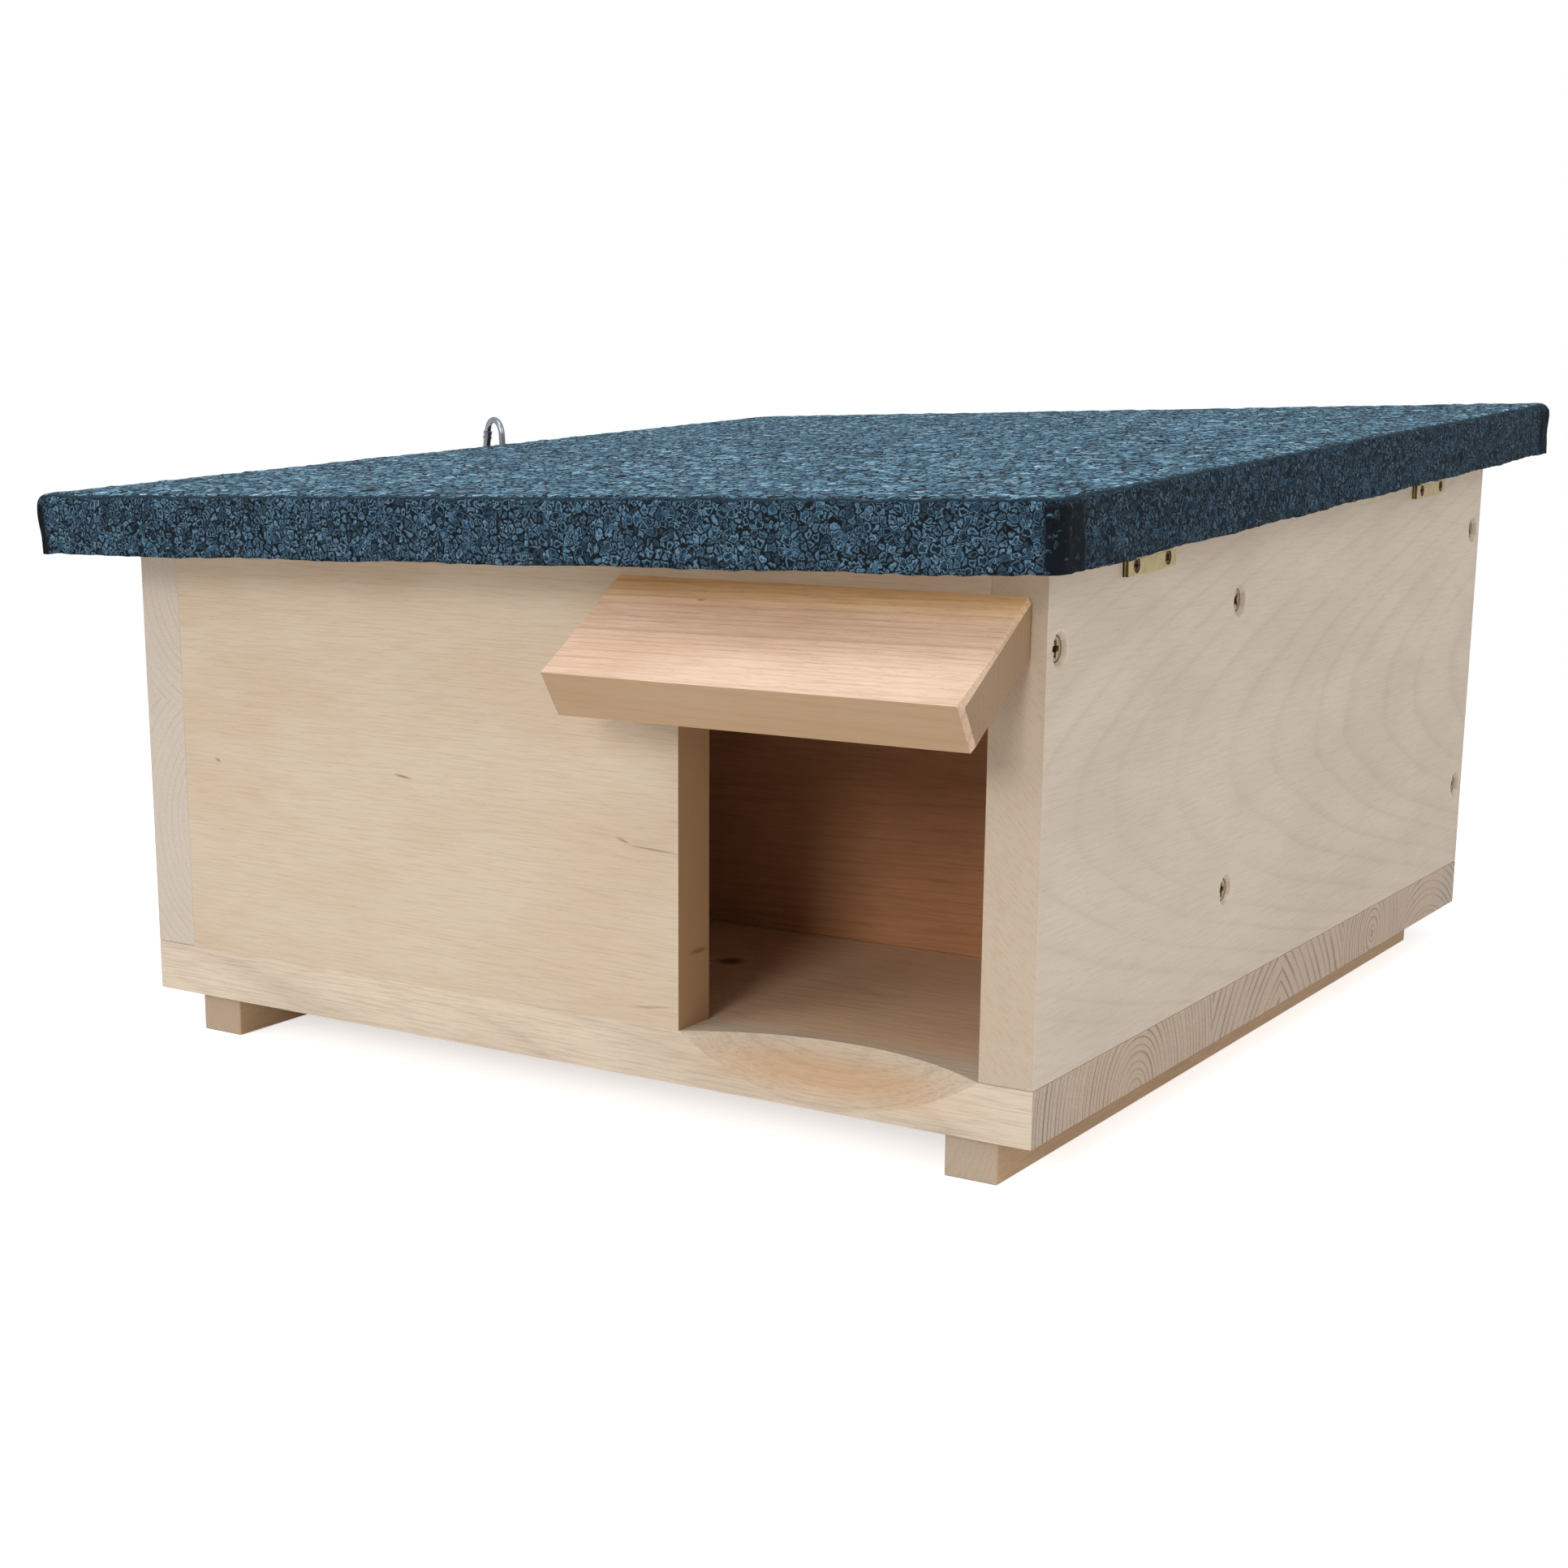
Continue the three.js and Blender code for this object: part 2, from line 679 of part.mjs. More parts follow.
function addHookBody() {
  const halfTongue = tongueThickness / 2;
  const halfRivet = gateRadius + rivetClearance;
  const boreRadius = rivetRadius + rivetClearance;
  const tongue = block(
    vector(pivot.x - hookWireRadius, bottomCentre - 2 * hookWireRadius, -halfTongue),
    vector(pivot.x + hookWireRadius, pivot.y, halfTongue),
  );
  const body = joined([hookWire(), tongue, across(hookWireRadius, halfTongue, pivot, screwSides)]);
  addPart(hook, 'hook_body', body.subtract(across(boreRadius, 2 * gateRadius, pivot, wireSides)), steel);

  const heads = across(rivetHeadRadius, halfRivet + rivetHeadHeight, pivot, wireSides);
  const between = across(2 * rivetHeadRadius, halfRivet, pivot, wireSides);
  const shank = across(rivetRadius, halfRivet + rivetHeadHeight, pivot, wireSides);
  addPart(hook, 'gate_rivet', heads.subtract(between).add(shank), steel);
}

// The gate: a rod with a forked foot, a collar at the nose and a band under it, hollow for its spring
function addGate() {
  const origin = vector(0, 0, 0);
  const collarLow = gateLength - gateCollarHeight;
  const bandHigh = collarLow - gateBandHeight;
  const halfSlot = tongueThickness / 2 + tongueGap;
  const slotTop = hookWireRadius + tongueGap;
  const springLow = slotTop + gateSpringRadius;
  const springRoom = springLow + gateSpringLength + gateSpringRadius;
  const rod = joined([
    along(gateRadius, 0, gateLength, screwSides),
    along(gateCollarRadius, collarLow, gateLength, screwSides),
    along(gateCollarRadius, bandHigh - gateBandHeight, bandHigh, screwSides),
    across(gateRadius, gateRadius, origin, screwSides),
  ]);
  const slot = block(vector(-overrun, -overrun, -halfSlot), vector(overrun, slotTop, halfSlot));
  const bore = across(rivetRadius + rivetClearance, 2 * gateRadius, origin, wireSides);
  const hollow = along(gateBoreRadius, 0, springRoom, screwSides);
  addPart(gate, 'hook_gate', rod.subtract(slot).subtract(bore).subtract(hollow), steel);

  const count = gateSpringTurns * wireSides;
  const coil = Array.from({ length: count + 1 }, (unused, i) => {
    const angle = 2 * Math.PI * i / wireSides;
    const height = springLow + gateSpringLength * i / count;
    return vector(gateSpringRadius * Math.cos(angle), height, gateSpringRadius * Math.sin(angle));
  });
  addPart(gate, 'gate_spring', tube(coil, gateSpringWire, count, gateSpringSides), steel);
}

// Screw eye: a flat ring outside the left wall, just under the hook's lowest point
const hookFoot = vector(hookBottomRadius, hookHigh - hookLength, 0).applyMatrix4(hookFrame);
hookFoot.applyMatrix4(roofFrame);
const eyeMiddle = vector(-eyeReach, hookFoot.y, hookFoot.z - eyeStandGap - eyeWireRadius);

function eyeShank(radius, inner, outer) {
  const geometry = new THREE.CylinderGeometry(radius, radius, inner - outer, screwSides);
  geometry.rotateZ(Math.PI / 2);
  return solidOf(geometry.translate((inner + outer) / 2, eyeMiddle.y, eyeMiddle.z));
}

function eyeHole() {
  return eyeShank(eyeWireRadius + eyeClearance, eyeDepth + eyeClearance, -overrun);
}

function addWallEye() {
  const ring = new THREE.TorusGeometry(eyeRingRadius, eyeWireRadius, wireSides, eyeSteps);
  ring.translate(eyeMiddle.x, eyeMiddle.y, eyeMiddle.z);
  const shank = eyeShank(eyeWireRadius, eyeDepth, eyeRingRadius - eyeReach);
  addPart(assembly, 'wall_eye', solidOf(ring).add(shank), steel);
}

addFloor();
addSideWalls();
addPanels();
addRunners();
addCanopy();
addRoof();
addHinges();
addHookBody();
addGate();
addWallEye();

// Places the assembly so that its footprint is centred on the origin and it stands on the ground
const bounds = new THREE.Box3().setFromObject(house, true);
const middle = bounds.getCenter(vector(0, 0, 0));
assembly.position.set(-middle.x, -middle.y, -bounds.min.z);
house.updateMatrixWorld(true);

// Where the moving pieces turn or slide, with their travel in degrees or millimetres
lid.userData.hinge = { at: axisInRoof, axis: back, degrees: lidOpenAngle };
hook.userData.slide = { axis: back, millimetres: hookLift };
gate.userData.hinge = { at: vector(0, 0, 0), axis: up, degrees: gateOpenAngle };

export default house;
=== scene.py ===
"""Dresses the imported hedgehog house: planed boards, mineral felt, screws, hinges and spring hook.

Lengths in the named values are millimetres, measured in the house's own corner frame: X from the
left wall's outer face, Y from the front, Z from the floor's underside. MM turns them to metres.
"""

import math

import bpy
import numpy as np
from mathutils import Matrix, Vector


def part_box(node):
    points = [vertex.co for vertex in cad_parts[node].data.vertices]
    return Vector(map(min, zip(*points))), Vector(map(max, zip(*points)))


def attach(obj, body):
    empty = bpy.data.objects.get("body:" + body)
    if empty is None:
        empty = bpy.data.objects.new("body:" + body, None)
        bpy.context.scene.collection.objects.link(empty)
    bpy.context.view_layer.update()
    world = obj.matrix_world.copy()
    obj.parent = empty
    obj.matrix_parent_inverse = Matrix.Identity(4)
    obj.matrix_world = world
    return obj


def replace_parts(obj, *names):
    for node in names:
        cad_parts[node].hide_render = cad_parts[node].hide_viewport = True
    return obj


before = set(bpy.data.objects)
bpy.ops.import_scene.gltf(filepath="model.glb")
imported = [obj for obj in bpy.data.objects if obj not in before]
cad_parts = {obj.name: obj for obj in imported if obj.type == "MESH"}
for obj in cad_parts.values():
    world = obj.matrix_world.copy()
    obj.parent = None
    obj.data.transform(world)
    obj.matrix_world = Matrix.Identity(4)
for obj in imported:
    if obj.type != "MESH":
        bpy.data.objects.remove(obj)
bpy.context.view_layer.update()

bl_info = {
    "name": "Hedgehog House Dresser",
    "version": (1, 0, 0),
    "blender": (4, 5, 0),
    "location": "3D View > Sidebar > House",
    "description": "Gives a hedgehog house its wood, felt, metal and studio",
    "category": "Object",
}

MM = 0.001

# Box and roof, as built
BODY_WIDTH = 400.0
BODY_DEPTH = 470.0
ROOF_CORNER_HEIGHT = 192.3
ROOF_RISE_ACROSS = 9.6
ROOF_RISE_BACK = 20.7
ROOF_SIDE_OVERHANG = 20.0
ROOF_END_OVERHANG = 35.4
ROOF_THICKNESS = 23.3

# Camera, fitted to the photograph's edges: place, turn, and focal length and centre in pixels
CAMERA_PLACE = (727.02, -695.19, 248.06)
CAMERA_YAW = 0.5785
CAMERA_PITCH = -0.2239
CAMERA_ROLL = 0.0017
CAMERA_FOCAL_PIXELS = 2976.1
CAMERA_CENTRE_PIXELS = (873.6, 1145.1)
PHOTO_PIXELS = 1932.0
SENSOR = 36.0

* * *

Write out the whole listing again, exactly as it stands.

[Finished task]
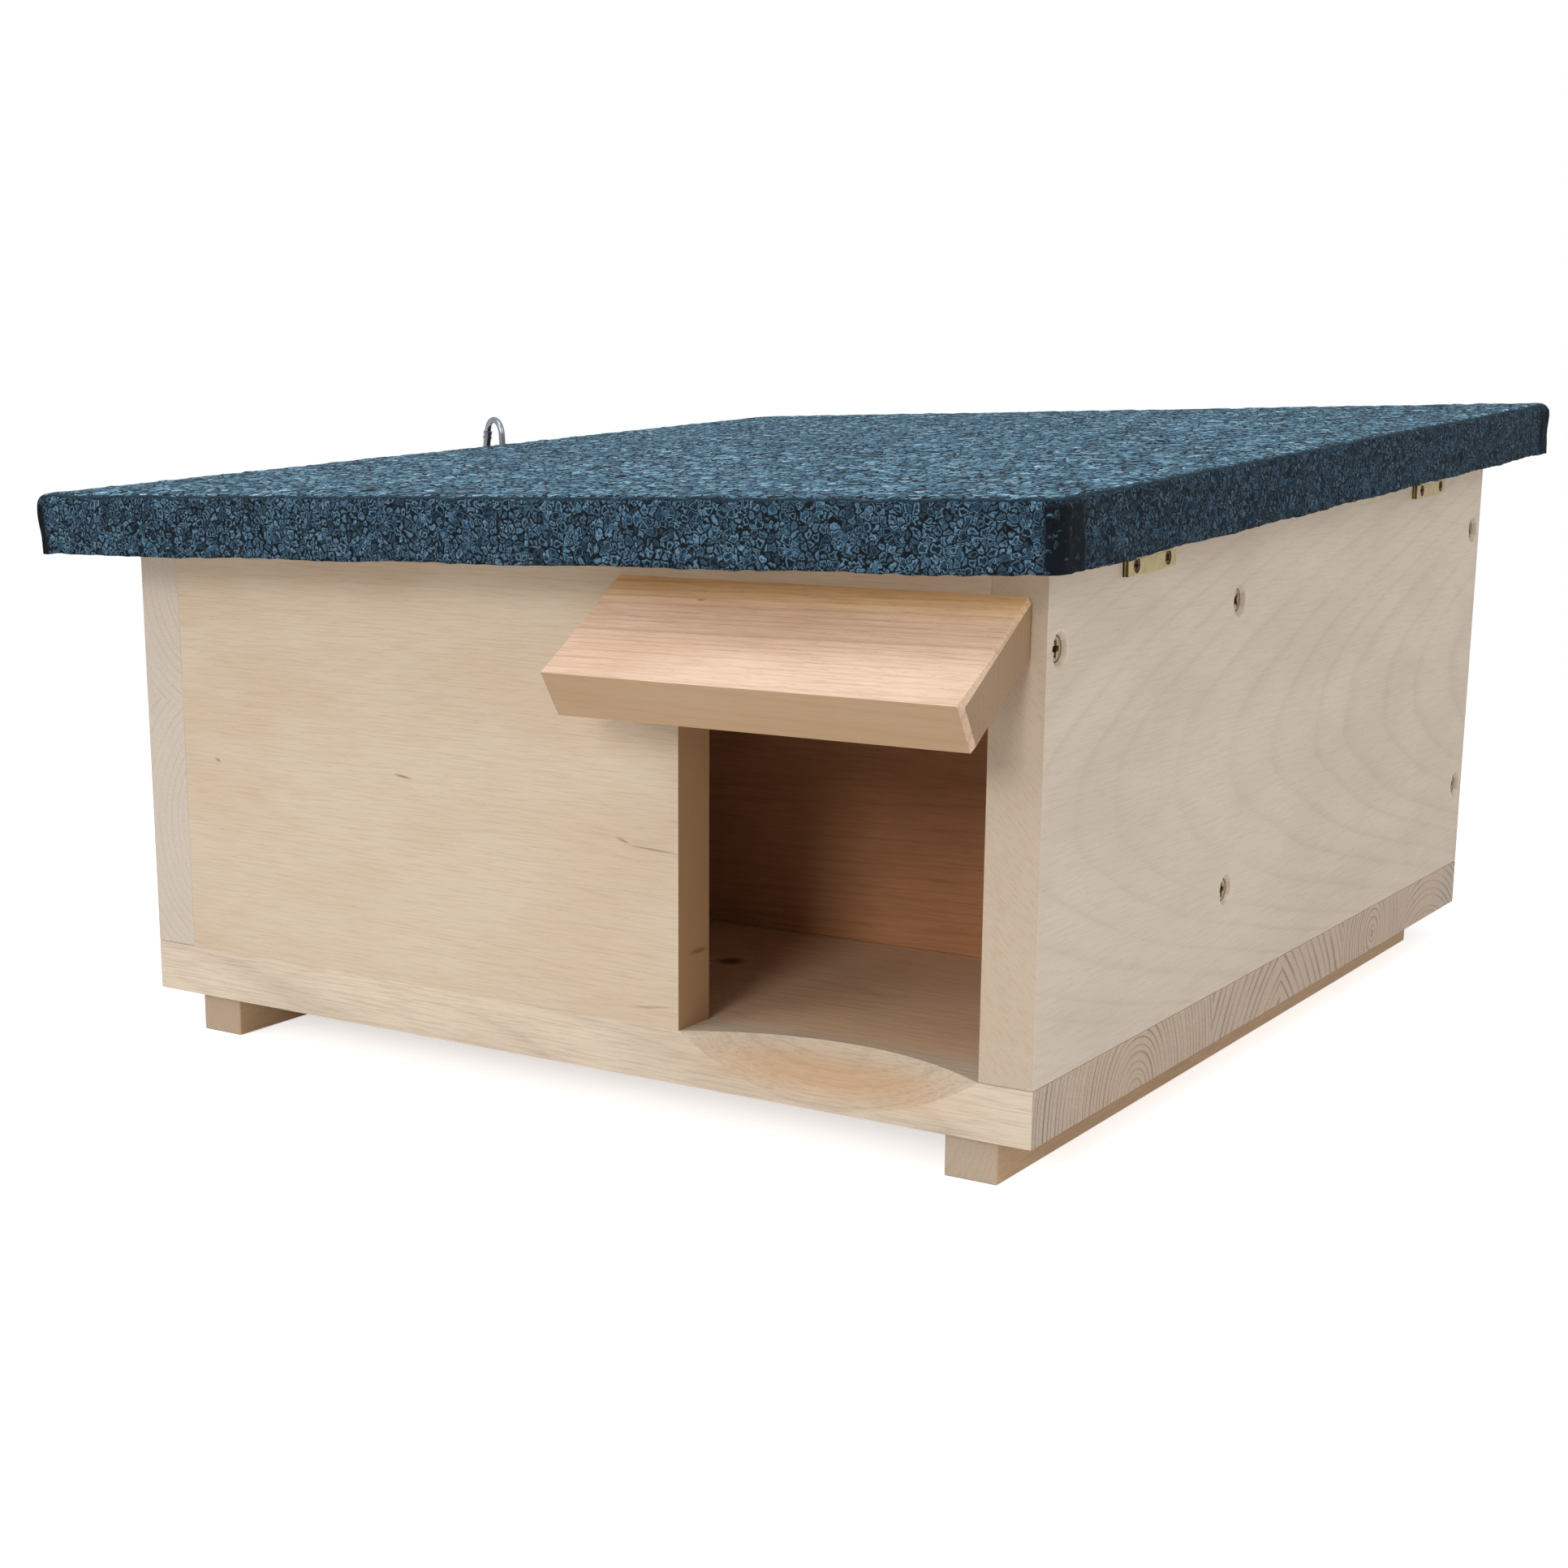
Continue the three.js and Blender code for this object: part 2, from line 679 of part.mjs. More parts follow.
function addHookBody() {
  const halfTongue = tongueThickness / 2;
  const halfRivet = gateRadius + rivetClearance;
  const boreRadius = rivetRadius + rivetClearance;
  const tongue = block(
    vector(pivot.x - hookWireRadius, bottomCentre - 2 * hookWireRadius, -halfTongue),
    vector(pivot.x + hookWireRadius, pivot.y, halfTongue),
  );
  const body = joined([hookWire(), tongue, across(hookWireRadius, halfTongue, pivot, screwSides)]);
  addPart(hook, 'hook_body', body.subtract(across(boreRadius, 2 * gateRadius, pivot, wireSides)), steel);

  const heads = across(rivetHeadRadius, halfRivet + rivetHeadHeight, pivot, wireSides);
  const between = across(2 * rivetHeadRadius, halfRivet, pivot, wireSides);
  const shank = across(rivetRadius, halfRivet + rivetHeadHeight, pivot, wireSides);
  addPart(hook, 'gate_rivet', heads.subtract(between).add(shank), steel);
}

// The gate: a rod with a forked foot, a collar at the nose and a band under it, hollow for its spring
function addGate() {
  const origin = vector(0, 0, 0);
  const collarLow = gateLength - gateCollarHeight;
  const bandHigh = collarLow - gateBandHeight;
  const halfSlot = tongueThickness / 2 + tongueGap;
  const slotTop = hookWireRadius + tongueGap;
  const springLow = slotTop + gateSpringRadius;
  const springRoom = springLow + gateSpringLength + gateSpringRadius;
  const rod = joined([
    along(gateRadius, 0, gateLength, screwSides),
    along(gateCollarRadius, collarLow, gateLength, screwSides),
    along(gateCollarRadius, bandHigh - gateBandHeight, bandHigh, screwSides),
    across(gateRadius, gateRadius, origin, screwSides),
  ]);
  const slot = block(vector(-overrun, -overrun, -halfSlot), vector(overrun, slotTop, halfSlot));
  const bore = across(rivetRadius + rivetClearance, 2 * gateRadius, origin, wireSides);
  const hollow = along(gateBoreRadius, 0, springRoom, screwSides);
  addPart(gate, 'hook_gate', rod.subtract(slot).subtract(bore).subtract(hollow), steel);

  const count = gateSpringTurns * wireSides;
  const coil = Array.from({ length: count + 1 }, (unused, i) => {
    const angle = 2 * Math.PI * i / wireSides;
    const height = springLow + gateSpringLength * i / count;
    return vector(gateSpringRadius * Math.cos(angle), height, gateSpringRadius * Math.sin(angle));
  });
  addPart(gate, 'gate_spring', tube(coil, gateSpringWire, count, gateSpringSides), steel);
}

// Screw eye: a flat ring outside the left wall, just under the hook's lowest point
const hookFoot = vector(hookBottomRadius, hookHigh - hookLength, 0).applyMatrix4(hookFrame);
hookFoot.applyMatrix4(roofFrame);
const eyeMiddle = vector(-eyeReach, hookFoot.y, hookFoot.z - eyeStandGap - eyeWireRadius);

function eyeShank(radius, inner, outer) {
  const geometry = new THREE.CylinderGeometry(radius, radius, inner - outer, screwSides);
  geometry.rotateZ(Math.PI / 2);
  return solidOf(geometry.translate((inner + outer) / 2, eyeMiddle.y, eyeMiddle.z));
}

function eyeHole() {
  return eyeShank(eyeWireRadius + eyeClearance, eyeDepth + eyeClearance, -overrun);
}

function addWallEye() {
  const ring = new THREE.TorusGeometry(eyeRingRadius, eyeWireRadius, wireSides, eyeSteps);
  ring.translate(eyeMiddle.x, eyeMiddle.y, eyeMiddle.z);
  const shank = eyeShank(eyeWireRadius, eyeDepth, eyeRingRadius - eyeReach);
  addPart(assembly, 'wall_eye', solidOf(ring).add(shank), steel);
}

addFloor();
addSideWalls();
addPanels();
addRunners();
addCanopy();
addRoof();
addHinges();
addHookBody();
addGate();
addWallEye();

// Places the assembly so that its footprint is centred on the origin and it stands on the ground
const bounds = new THREE.Box3().setFromObject(house, true);
const middle = bounds.getCenter(vector(0, 0, 0));
assembly.position.set(-middle.x, -middle.y, -bounds.min.z);
house.updateMatrixWorld(true);

// Where the moving pieces turn or slide, with their travel in degrees or millimetres
lid.userData.hinge = { at: axisInRoof, axis: back, degrees: lidOpenAngle };
hook.userData.slide = { axis: back, millimetres: hookLift };
gate.userData.hinge = { at: vector(0, 0, 0), axis: up, degrees: gateOpenAngle };

export default house;
=== scene.py ===
"""Dresses the imported hedgehog house: planed boards, mineral felt, screws, hinges and spring hook.

Lengths in the named values are millimetres, measured in the house's own corner frame: X from the
left wall's outer face, Y from the front, Z from the floor's underside. MM turns them to metres.
"""

import math

import bpy
import numpy as np
from mathutils import Matrix, Vector


def part_box(node):
    points = [vertex.co for vertex in cad_parts[node].data.vertices]
    return Vector(map(min, zip(*points))), Vector(map(max, zip(*points)))


def attach(obj, body):
    empty = bpy.data.objects.get("body:" + body)
    if empty is None:
        empty = bpy.data.objects.new("body:" + body, None)
        bpy.context.scene.collection.objects.link(empty)
    bpy.context.view_layer.update()
    world = obj.matrix_world.copy()
    obj.parent = empty
    obj.matrix_parent_inverse = Matrix.Identity(4)
    obj.matrix_world = world
    return obj


def replace_parts(obj, *names):
    for node in names:
        cad_parts[node].hide_render = cad_parts[node].hide_viewport = True
    return obj


before = set(bpy.data.objects)
bpy.ops.import_scene.gltf(filepath="model.glb")
imported = [obj for obj in bpy.data.objects if obj not in before]
cad_parts = {obj.name: obj for obj in imported if obj.type == "MESH"}
for obj in cad_parts.values():
    world = obj.matrix_world.copy()
    obj.parent = None
    obj.data.transform(world)
    obj.matrix_world = Matrix.Identity(4)
for obj in imported:
    if obj.type != "MESH":
        bpy.data.objects.remove(obj)
bpy.context.view_layer.update()

bl_info = {
    "name": "Hedgehog House Dresser",
    "version": (1, 0, 0),
    "blender": (4, 5, 0),
    "location": "3D View > Sidebar > House",
    "description": "Gives a hedgehog house its wood, felt, metal and studio",
    "category": "Object",
}

MM = 0.001

# Box and roof, as built
BODY_WIDTH = 400.0
BODY_DEPTH = 470.0
ROOF_CORNER_HEIGHT = 192.3
ROOF_RISE_ACROSS = 9.6
ROOF_RISE_BACK = 20.7
ROOF_SIDE_OVERHANG = 20.0
ROOF_END_OVERHANG = 35.4
ROOF_THICKNESS = 23.3

# Camera, fitted to the photograph's edges: place, turn, and focal length and centre in pixels
CAMERA_PLACE = (727.02, -695.19, 248.06)
CAMERA_YAW = 0.5785
CAMERA_PITCH = -0.2239
CAMERA_ROLL = 0.0017
CAMERA_FOCAL_PIXELS = 2976.1
CAMERA_CENTRE_PIXELS = (873.6, 1145.1)
PHOTO_PIXELS = 1932.0
SENSOR = 36.0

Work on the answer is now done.